Pretty map, but what does it mean practically? All this imagery is great and all, but what are the actionable recommendations that come out of it? In particular I mean these two maps in particular.
I understand the theory behind imaging. Hotspot identification, etc. But in practice, the benefits are murky for most producers. On your map, obviously a farmer's going to know that the low spots have more moisture, and those areas will ripen last, as seen in the NDVI-R image.
As an agronomist has it helped you to make money-making recommendations?
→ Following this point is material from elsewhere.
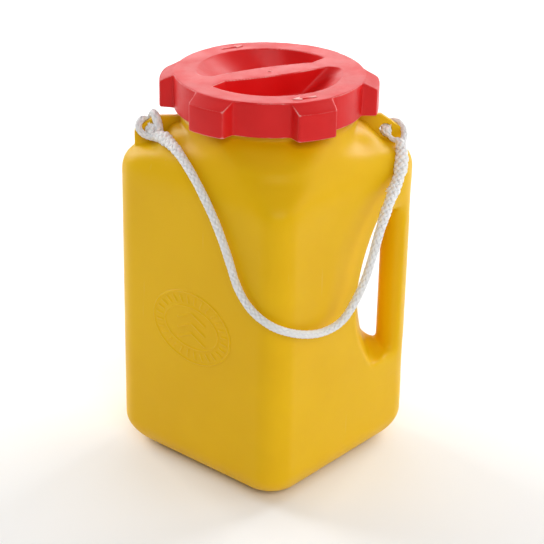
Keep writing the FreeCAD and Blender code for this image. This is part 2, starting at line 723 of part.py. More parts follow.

I have some ideas on how one could calibrate a probe (I have a couple of Vegitronix probes to experiment with some time). I read a paper once that indicated that if you graph the VWC value over time, when the soil is over saturated, the slope of the line is steaper while the water runs through the soil. Once saturation hits 100% field capacity or below, it starts to change at a shallower slow. They postulated if you could identify that change in slope point, that would be your 100% field capacity line. But I'm not sure the slope is linear.
We probe our fields all the time with a Dutch auger and hand check the moisture. Those observations could help calibrate it I suppose. Although I doubt I'm all that accurate with my observations.
(Basically I have no idea)
Looks like this system just has preset charts they apply when you tell it your soil type: The Ultimate Guide to Soil Moisture - ConnectedCrops. But they don't tell what the raw curve looks like. Sadly my sandy loam soil holds half the water that good soil holds!